This repository contains the code, data, and documentation for the Anti-cancer Activity Prediction competition. The competition focuses on predicting the anti-cancer activity of chemical compounds using graph representations.
The dataset consists of chemical compounds represented as graphs, where atoms are nodes and bonds are edges. Each compound is labeled as positive or negative against non-small cell lung cancer.
The experimental protocol follows a data science life-cycle approach. The provided code template contains detailed comments explaining each line of code. The code encompasses data preprocessing, model training, and evaluation. Hyperparameters are tuned by modifying their values and observing the impact on model performance. The search space for hyperparameter tuning depends on the chosen model and includes various configurations such as different feature sets, preprocessing techniques, and model architectures.

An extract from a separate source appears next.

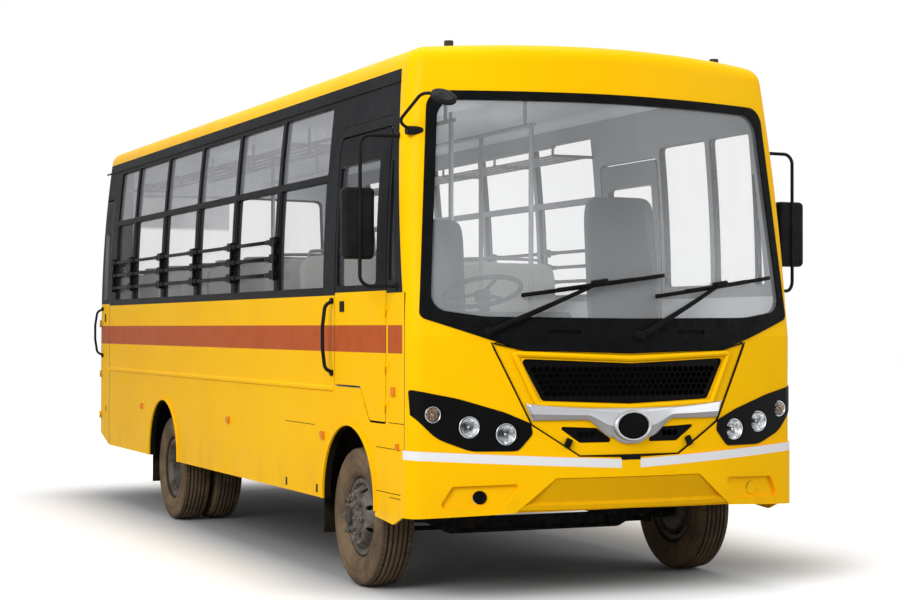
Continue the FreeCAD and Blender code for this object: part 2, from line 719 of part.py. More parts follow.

The problem involves predicting the anti-cancer activity of chemical compounds based on their graph representations. The input is a set of chemical compounds represented as graphs, with atoms and bonds as nodes and edges, respectively. The output is a binary classification indicating whether a compound is positive against non-small cell lung cancer or negative. The data mining function required is classification. Challenges may include handling unbalanced datasets, determining the optimal graph convolution mechanisms, and ensuring the model generalizes well to unseen compounds. The impact of accurate anti-cancer activity prediction can contribute to drug discovery and development.
Based on the provided template, the goal is to improve the model's performance on the public leaderboard by following the data science life-cycle for tuning. This involves trying different features, hyperparameters, preprocessing techniques, and even exploring different model architectures. Each trial should be well-documented, including the rationale behind the changes made, the expected outcome, and the observed performance. It is important to document the thought process to aid in understanding and troubleshooting. The notebook should be organized by listing thoughts and observations for each trial, followed by the corresponding code.
You are required to tune the model at least 10 times. The tried solutions should cover different feature sets, preprocessing techniques, and model configurations. Specifically, you should:
- Experiment with at least three graph convolution aggregation mechanisms (message passing mechanisms) used in the graph convolution layer. Explain your understanding of the chosen mechanisms based on the documentation/paper.
- Implement up-sampling techniques to address the highly unbalanced dataset, especially to increase the number of positive class samples.